Provided data:
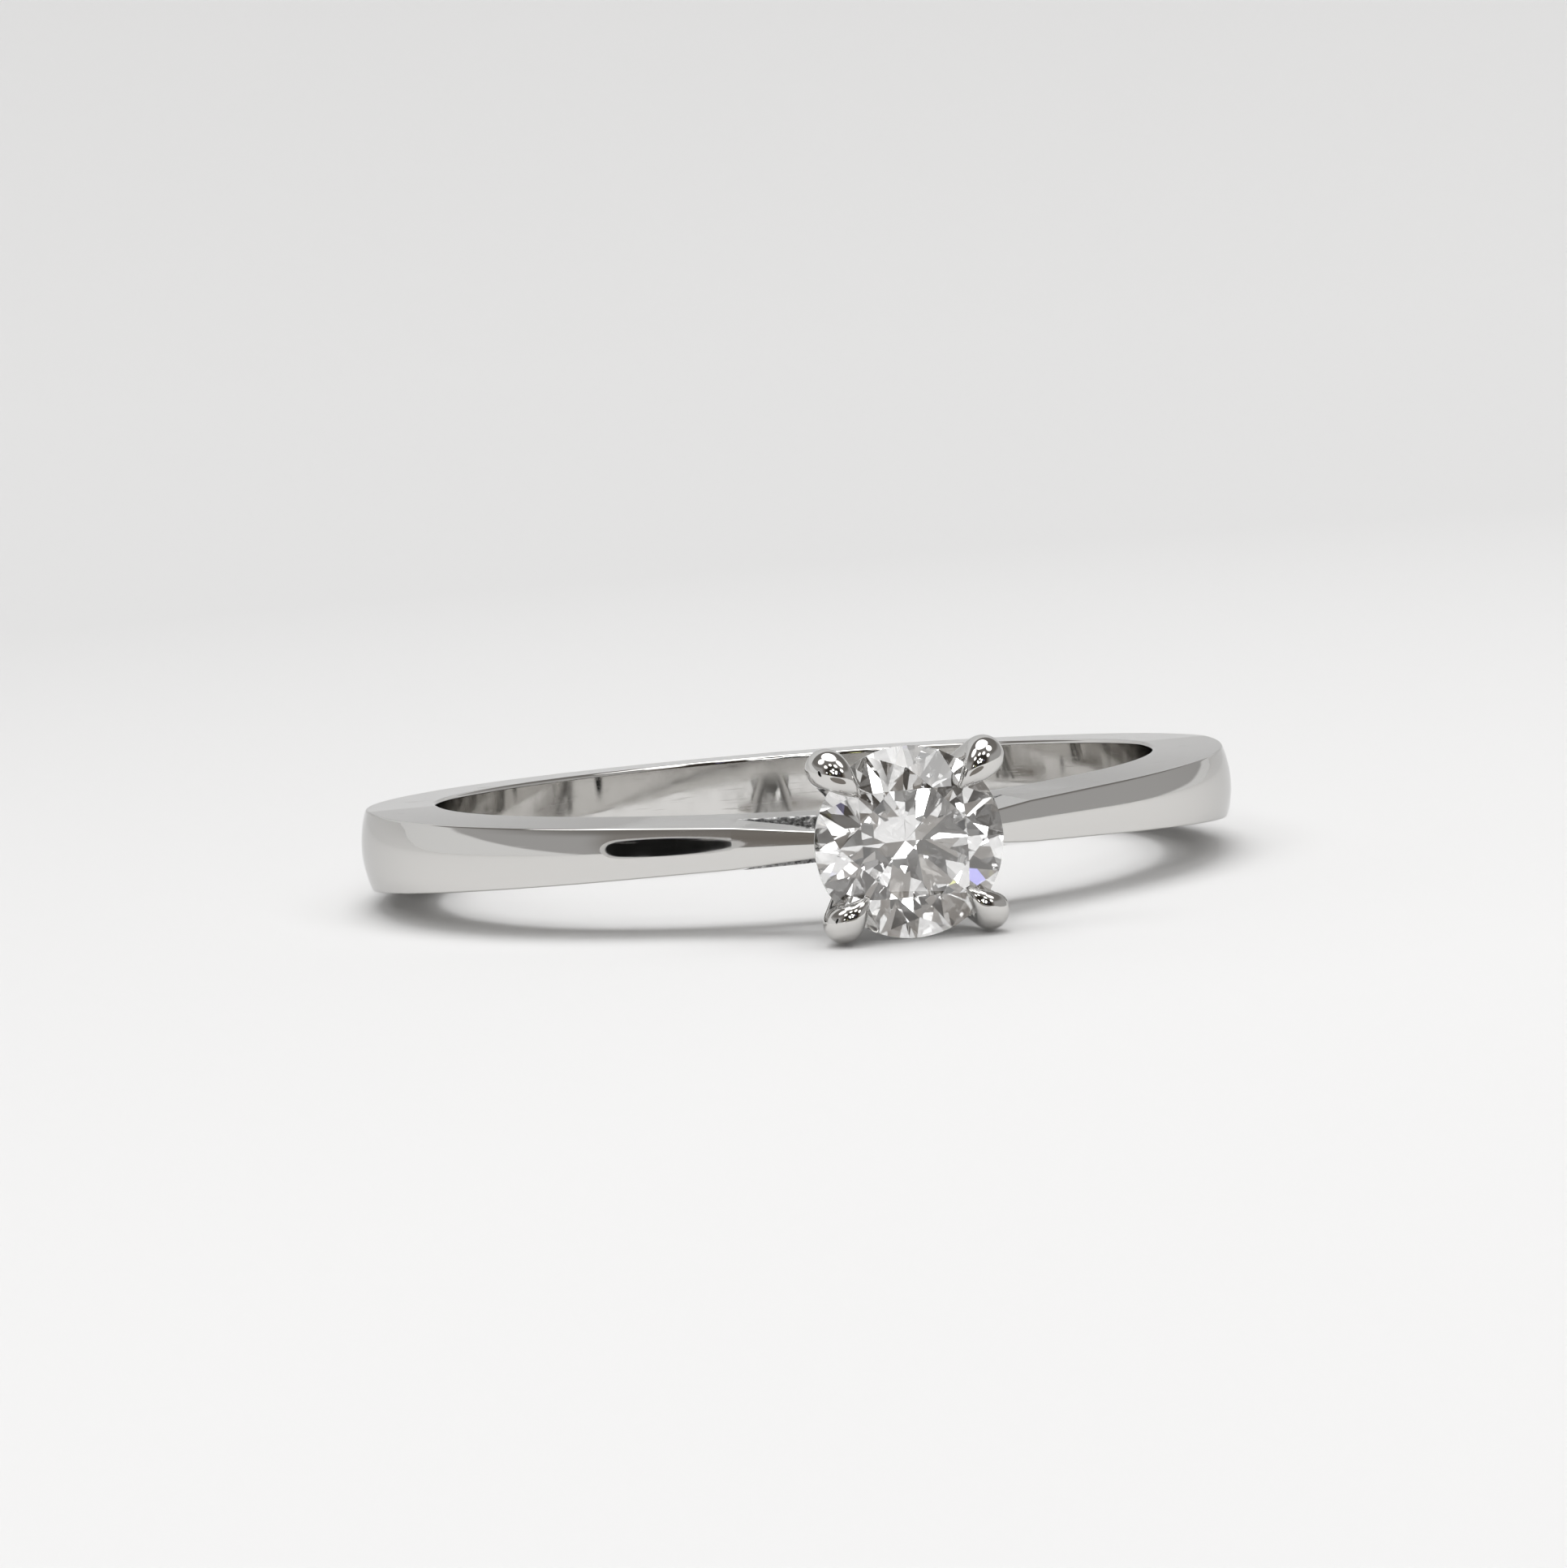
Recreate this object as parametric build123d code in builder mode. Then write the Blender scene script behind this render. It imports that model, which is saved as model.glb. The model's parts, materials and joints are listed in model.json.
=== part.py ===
"""Four-claw round solitaire ring with cathedral shoulders.

Frame: origin at the centre of the finger hole, +Z along the finger, the head towards -Y.
The ring is symmetric about X = 0, and about Z = 0 but for its upper claws, which are a little longer.
Units are millimetres.
"""

from build123d import *
from math import atan2, cos, degrees, hypot, radians, sin, tan
import os

os.makedirs("parts", exist_ok=True)

# ---------------------------------------------------------------- driving dimensions

# Band.  Angles are measured round +Z from the head at -Y, the same on both sides.
bore_radius = 8.35            # UK size M finger hole
rim_radius = 9.97             # where the flat flanks end and the domed outer face starts
dome_slope = 0.184            # dome height over half width, so the dome leaves each edge at 21 degrees
full_half_width = 0.925       # half width of the sides and the back
inner_half_at_head = 0.52     # half width of the inner wall under the head
outer_half_at_head = 0.28     # half width of the outer face, if it ran on to the head
taper_angle = 90.0            # the band narrows from here to the head
taper_power = 0.85            # below 1, so that it narrows fastest beside the head

# Cathedral shoulders and the rail under the head
apex_angle = 18.5             # the wedge-shaped gap closes here, and the shank ends
rail_radius = 9.20            # outer radius of the under-rail
shoulder_tip_x = 1.22         # outer edge of a shoulder where it meets the collet
shoulder_tip_height = 11.22
shoulder_root_x = 0.85        # underside of a shoulder, which runs on to inside the collet's wall
shoulder_root_height = 10.55
shoulder_tip_half = 0.24      # half widths of the shoulder at the head, outer and inner edge
shoulder_root_half = 0.21

# Collet: a small tapered cup on the rail
collet_base_radius = 0.66
collet_top_radius = 1.30
collet_top_height = 11.30
collet_wall = 0.34
collet_floor_height = 9.75

# Stone
girdle_height = 12.50         # distance of the girdle's middle from the finger axis
girdle_radius = 2.02
girdle_half = 0.055
table_ratio = 0.60
facet_turn = 22.5             # turns the stone so that a table edge lies square to the band
crown_angle = 34.5
pavilion_angle = 40.9
star_ratio = 0.50
lower_half_ratio = 0.77

# Claws: the centre line as (distance from the head's axis, height from the finger's axis)
claw_azimuth = 45.0
upper_claw_points = [(0.74, 9.62), (1.66, 11.25), (2.36, 12.52), (2.20, 13.02), (1.52, 12.97)]
lower_claw_points = [(0.74, 9.62), (1.62, 11.25), (2.22, 12.50), (2.08, 12.98), (1.50, 12.97)]
# Half depth and half breadth of a claw at fractions of its length
claw_fractions = [0.0, 0.45, 0.70, 0.83, 1.0]
upper_claw_sizes = [(0.26, 0.27), (0.33, 0.34), (0.42, 0.41), (0.37, 0.39), (0.05, 0.05)]
lower_claw_sizes = [(0.26, 0.27), (0.32, 0.33), (0.39, 0.39), (0.35, 0.37), (0.05, 0.05)]
claw_section_count = 16

# ---------------------------------------------------------------- formulas

# A shoulder's outer edge is the straight line from its tip that touches the rim circle.
tip_distance = hypot(shoulder_tip_x, shoulder_tip_height)
tip_angle = degrees(atan2(shoulder_tip_x, shoulder_tip_height))
tangent_angle = tip_angle + degrees(atan2((tip_distance**2 - rim_radius**2) ** 0.5, rim_radius))

crown_height = girdle_radius * (1 - table_ratio) * tan(radians(crown_angle))
girdle_top = girdle_height + girdle_half
girdle_bottom = girdle_height - girdle_half
table_height = girdle_top + crown_height
culet_height = girdle_bottom - girdle_radius * tan(radians(pavilion_angle))
table_radius = girdle_radius * table_ratio


def outer_radius(angle):
    """Radius of the outer face's edge at an angle from the head."""
    if angle >= tangent_angle:
        return rim_radius
    return rim_radius / cos(radians(tangent_angle - angle))


def tapered(angle, at_head):
    """Half width at an angle from the head, growing up to the full half width."""
    share = min(angle / taper_angle, 1.0) ** taper_power
    return at_head + (full_half_width - at_head) * share


def in_plan(angle, radius):
    """Point of the X-Y plane at an angle from the head and a radius."""
    return Vector(radius * sin(radians(angle)), -radius * cos(radians(angle)))


def band_plane(inner, outer):
    """Plane through two points of the plan: its x runs outwards and its y along the finger."""
    return Plane(origin=inner, x_dir=outer - inner, z_dir=(outer - inner).cross(Vector(0, 0, 1)))


def band_section(inner, outer, inner_half, outer_half):
    """Section of the band between two points of the plan: two flanks and a domed outer face."""
    depth = (outer - inner).length
    with BuildSketch(band_plane(inner, outer)) as section:
        with BuildLine():
            Polyline((depth, -outer_half), (0, -inner_half), (0, inner_half), (depth, outer_half))
            ThreePointArc((depth, outer_half), (depth + dome_slope * outer_half, 0), (depth, -outer_half))
        make_face()
    return section.sketch


def turned(points):
    """Solid of revolution about the head's axis, from (distance, height) points."""
    with BuildPart() as solid:
        with BuildSketch(Plane.XY):
            with BuildLine():
                Polyline([(distance, -height) for distance, height in points], close=True)
            make_face()
        revolve(axis=Axis.Y)
    return solid.part


def on_head(azimuth, distance, height):
    """Point at an azimuth round the head's axis, a distance from it and a height from the finger axis."""
    return Vector(distance * cos(radians(azimuth)), -height, distance * sin(radians(azimuth)))


# ---------------------------------------------------------------- band

cut_radius = bore_radius - 0.2      # the sections start inside the hole, which is cut afterwards
rail_cut_radius = rail_radius + 0.1     # and the rail's run on past its outer face
cutter_height = 4 * full_half_width
section_count = 28
rail_section_count = 6


def flank_half(angle, radius):
    """Half width of the band on its flank, which slopes evenly from the inner wall to the outer face."""
    inner_half = tapered(angle, inner_half_at_head)
    outer_half = tapered(angle, outer_half_at_head)
    share = (radius - bore_radius) / (outer_radius(angle) - bore_radius)
    return inner_half + (outer_half - inner_half) * share


def spread(first, last, count):
    """Evenly spaced values from first to last."""
    return [first + (last - first) * index / count for index in range(count + 1)]


with BuildPart() as shank:
    for angle in spread(apex_angle, 360 - apex_angle, section_count):
        side = min(angle, 360 - angle)
        edge_radius = outer_radius(side)
        add(band_section(in_plan(angle, cut_radius), in_plan(angle, edge_radius),
                         flank_half(side, cut_radius), flank_half(side, edge_radius)))
    loft()
    Cylinder(bore_radius, cutter_height, mode=Mode.SUBTRACT)
shank.part.label = "shank"

# The under-rail carries the finger hole's wall on under the head.
with BuildPart() as bridge:
    for angle in spread(-apex_angle, apex_angle, rail_section_count):
        inner_half = flank_half(abs(angle), cut_radius)
        outer_half = flank_half(abs(angle), rail_radius)
        depth = rail_cut_radius - cut_radius
        with BuildSketch(band_plane(in_plan(angle, cut_radius), in_plan(angle, rail_radius))):
            with BuildLine():
                Polyline((0, -inner_half), (depth, -outer_half), (depth, outer_half), (0, inner_half),
                         close=True)
            make_face()
    loft()
    Cylinder(rail_radius, cutter_height, mode=Mode.INTERSECT)
    Cylinder(bore_radius, cutter_height, mode=Mode.SUBTRACT)
bridge.part.label = "bridge"

# ---------------------------------------------------------------- collet

collet_slope = (collet_top_radius - collet_base_radius) / (collet_top_height - rail_radius)
collet_foot_height = bore_radius
collet_foot_radius = collet_base_radius - collet_slope * (rail_radius - collet_foot_height)
collet_floor_radius = collet_base_radius + collet_slope * (collet_floor_height - rail_radius) - collet_wall
collet_rim_radius = collet_top_radius - collet_wall

# The collet's outside as a solid cone, which the claws and shoulders are cut to.
collet_cone = turned([
    (0, collet_foot_height),
    (collet_foot_radius, collet_foot_height),
    (collet_top_radius, collet_top_height),
    (0, collet_top_height),
])

with BuildPart() as collet:
    add(turned([
        (0, collet_foot_height),
        (collet_foot_radius, collet_foot_height),
        (collet_top_radius, collet_top_height),
        (collet_rim_radius, collet_top_height),
        (collet_floor_radius, collet_floor_height),
        (0, collet_floor_height),
    ]))
    Cylinder(rail_radius, cutter_height, mode=Mode.SUBTRACT)
collet.part.label = "collet"

# ---------------------------------------------------------------- shoulders

apex_outer_radius = outer_radius(apex_angle)

with BuildPart() as right_shoulder:
    rail_point = in_plan(apex_angle, rail_radius)
    edge_point = in_plan(apex_angle, apex_outer_radius)
    add(band_section(rail_point, edge_point, flank_half(apex_angle, rail_radius),
                     flank_half(apex_angle, apex_outer_radius)))
    root_point = Vector(shoulder_root_x, -shoulder_root_height)
    tip_point = Vector(shoulder_tip_x, -shoulder_tip_height)
    add(band_section(root_point, tip_point, shoulder_root_half, shoulder_tip_half))
    loft()
    add(collet_cone, mode=Mode.SUBTRACT)
right_shoulder.part.label = "right_shoulder"

with BuildPart() as left_shoulder:
    add(right_shoulder.part.mirror(Plane.YZ))
left_shoulder.part.label = "left_shoulder"

# ---------------------------------------------------------------- stone

facet_count = 8
facet_step = 360 / facet_count
table_flat_radius = table_radius * cos(radians(facet_step / 2))
star_tip_radius = table_flat_radius + star_ratio * (girdle_radius - table_flat_radius)
star_tip_drop = (girdle_radius - star_tip_radius * cos(radians(facet_step / 2))) * tan(radians(crown_angle))
star_tip_height = girdle_top + star_tip_drop
lower_tip_radius = girdle_radius * (1 - lower_half_ratio)
lower_tip_rise = lower_tip_radius * cos(radians(facet_step / 2)) * tan(radians(pavilion_angle))
lower_tip_height = culet_height + lower_tip_rise
stone_centre = on_head(0, 0, girdle_height)


def facet_plane(first, second, third):
    """Plane through three points of the stone with its normal pointing out of the stone."""
    normal = (second - first).cross(third - first)
    if normal.dot(first - stone_centre) < 0:
        normal = normal * -1
    return Plane(origin=first, z_dir=normal)


def facets_at(azimuth):
    """The planes of the facets that lie within half a step of one main facet's azimuth."""
    beside = facet_step / 2
    planes = []
    table_corner = on_head(azimuth, table_radius, table_height)
    next_corner = on_head(azimuth + facet_step, table_radius, table_height)
    star_tip = on_head(azimuth + beside, star_tip_radius, star_tip_height)
    crown_girdle = on_head(azimuth, girdle_radius, girdle_top)
    pavilion_girdle = on_head(azimuth, girdle_radius, girdle_bottom)
    main_left = on_head(azimuth - beside, star_tip_radius, star_tip_height)
    planes.append(facet_plane(crown_girdle, star_tip, main_left))
    planes.append(facet_plane(table_corner, next_corner, star_tip))
    culet = on_head(0, 0, culet_height)
    lower_right = on_head(azimuth + beside, lower_tip_radius, lower_tip_height)
    lower_left = on_head(azimuth - beside, lower_tip_radius, lower_tip_height)
    planes.append(facet_plane(culet, lower_right, lower_left))
    for side in (-beside, beside):
        upper_tip = on_head(azimuth + side, star_tip_radius, star_tip_height)
        upper_girdle = on_head(azimuth + side, girdle_radius, girdle_top)
        planes.append(facet_plane(crown_girdle, upper_girdle, upper_tip))
        lower_tip = on_head(azimuth + side, lower_tip_radius, lower_tip_height)
        lower_girdle = on_head(azimuth + side, girdle_radius, girdle_bottom)
        planes.append(facet_plane(pavilion_girdle, lower_girdle, lower_tip))
    return planes


# The stone's outline as a solid of revolution: the claws' seats are cut to it.
stone_envelope = turned([
    (0, culet_height),
    (girdle_radius, girdle_bottom),
    (girdle_radius, girdle_top),
    (table_radius, table_height),
    (0, table_height),
])

with BuildPart() as diamond:
    add(turned([
        (0, culet_height),
        (girdle_radius, culet_height),
        (girdle_radius, table_height),
        (0, table_height),
    ]))
    for index in range(facet_count):
        for plane in facets_at(facet_turn + index * facet_step):
            split(bisect_by=plane, keep=Keep.BOTTOM)
diamond.part.label = "diamond"

# ---------------------------------------------------------------- claws



def half_sizes(sizes, fraction):
    """Half depth and half breadth of a claw at a fraction of its length."""
    ends = zip(claw_fractions, claw_fractions[1:], sizes, sizes[1:])
    for start, end, (depth_a, breadth_a), (depth_b, breadth_b) in ends:
        if fraction <= end:
            share = (fraction - start) / (end - start)
            return depth_a + (depth_b - depth_a) * share, breadth_a + (breadth_b - breadth_a) * share


def claw_solid(azimuth, points, sizes):
    """Talon claw at an azimuth round the head's axis, cut to the stone and to the collet's outside."""
    line = Spline([on_head(azimuth, distance, height) for distance, height in points])
    sideways = on_head(azimuth + 90, 1, 0)
    with BuildPart() as claw:
        for fraction in spread(0.0, 1.0, claw_section_count):
            along = line % fraction
            with BuildSketch(Plane(origin=line @ fraction, x_dir=along.cross(sideways), z_dir=along)):
                Ellipse(*half_sizes(sizes, fraction))
        loft()
        add(stone_envelope, mode=Mode.SUBTRACT)
        add(collet_cone, mode=Mode.SUBTRACT)
    return claw.part


upper_claw = claw_solid(claw_azimuth, upper_claw_points, upper_claw_sizes)
lower_claw = claw_solid(-claw_azimuth, lower_claw_points, lower_claw_sizes)

claws = {
    "claw_upper_right": upper_claw,
    "claw_upper_left": upper_claw.mirror(Plane.YZ),
    "claw_lower_right": lower_claw,
    "claw_lower_left": lower_claw.mirror(Plane.YZ),
}

# ---------------------------------------------------------------- files

for piece in (shank, bridge, left_shoulder, right_shoulder, collet, diamond):
    export_step(piece.part, f"parts/{piece.part.label}.step")
for name, solid in claws.items():
    solid.label = name
    export_step(solid, f"parts/{name}.step")
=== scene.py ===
"""Looks of the four-claw solitaire ring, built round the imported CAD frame.

Lengths are in millimetres until they are given to Blender, which takes metres. Angles are in degrees
but for the stone's crown and pavilion and the camera's roll.
The head points towards -Y and the finger runs along Z, as in the CAD part.
"""

import json
from math import acos, atan2, cos, degrees, hypot, radians, sin, tan

import bmesh
import bpy
from mathutils import Matrix, Vector


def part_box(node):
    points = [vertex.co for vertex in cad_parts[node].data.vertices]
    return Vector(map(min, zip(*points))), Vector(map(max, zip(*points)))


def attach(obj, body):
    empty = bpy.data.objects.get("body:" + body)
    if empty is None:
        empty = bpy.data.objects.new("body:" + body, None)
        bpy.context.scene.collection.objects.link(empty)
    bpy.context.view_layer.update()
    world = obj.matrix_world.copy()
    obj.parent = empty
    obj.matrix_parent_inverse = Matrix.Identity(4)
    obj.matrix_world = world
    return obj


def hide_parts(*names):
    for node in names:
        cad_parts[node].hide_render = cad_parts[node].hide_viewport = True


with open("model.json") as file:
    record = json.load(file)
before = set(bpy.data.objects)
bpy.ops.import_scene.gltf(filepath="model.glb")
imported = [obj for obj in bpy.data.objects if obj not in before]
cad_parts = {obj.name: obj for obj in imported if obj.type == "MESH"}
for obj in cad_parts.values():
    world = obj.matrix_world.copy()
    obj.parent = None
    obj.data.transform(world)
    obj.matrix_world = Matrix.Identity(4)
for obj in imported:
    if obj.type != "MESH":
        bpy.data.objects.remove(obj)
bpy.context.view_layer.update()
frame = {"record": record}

MM = 0.001

# ---------------------------------------------------------------- sizes read from the frame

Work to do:
Repeat exactly the lines running from the one with "for piece in" through the one with "before = set(bpy.data.objects)", both included.

Worked answer:
for piece in (shank, bridge, left_shoulder, right_shoulder, collet, diamond):
    export_step(piece.part, f"parts/{piece.part.label}.step")
for name, solid in claws.items():
    solid.label = name
    export_step(solid, f"parts/{name}.step")
=== scene.py ===
"""Looks of the four-claw solitaire ring, built round the imported CAD frame.

Lengths are in millimetres until they are given to Blender, which takes metres. Angles are in degrees
but for the stone's crown and pavilion and the camera's roll.
The head points towards -Y and the finger runs along Z, as in the CAD part.
"""

import json
from math import acos, atan2, cos, degrees, hypot, radians, sin, tan

import bmesh
import bpy
from mathutils import Matrix, Vector


def part_box(node):
    points = [vertex.co for vertex in cad_parts[node].data.vertices]
    return Vector(map(min, zip(*points))), Vector(map(max, zip(*points)))


def attach(obj, body):
    empty = bpy.data.objects.get("body:" + body)
    if empty is None:
        empty = bpy.data.objects.new("body:" + body, None)
        bpy.context.scene.collection.objects.link(empty)
    bpy.context.view_layer.update()
    world = obj.matrix_world.copy()
    obj.parent = empty
    obj.matrix_parent_inverse = Matrix.Identity(4)
    obj.matrix_world = world
    return obj


def hide_parts(*names):
    for node in names:
        cad_parts[node].hide_render = cad_parts[node].hide_viewport = True


with open("model.json") as file:
    record = json.load(file)
before = set(bpy.data.objects)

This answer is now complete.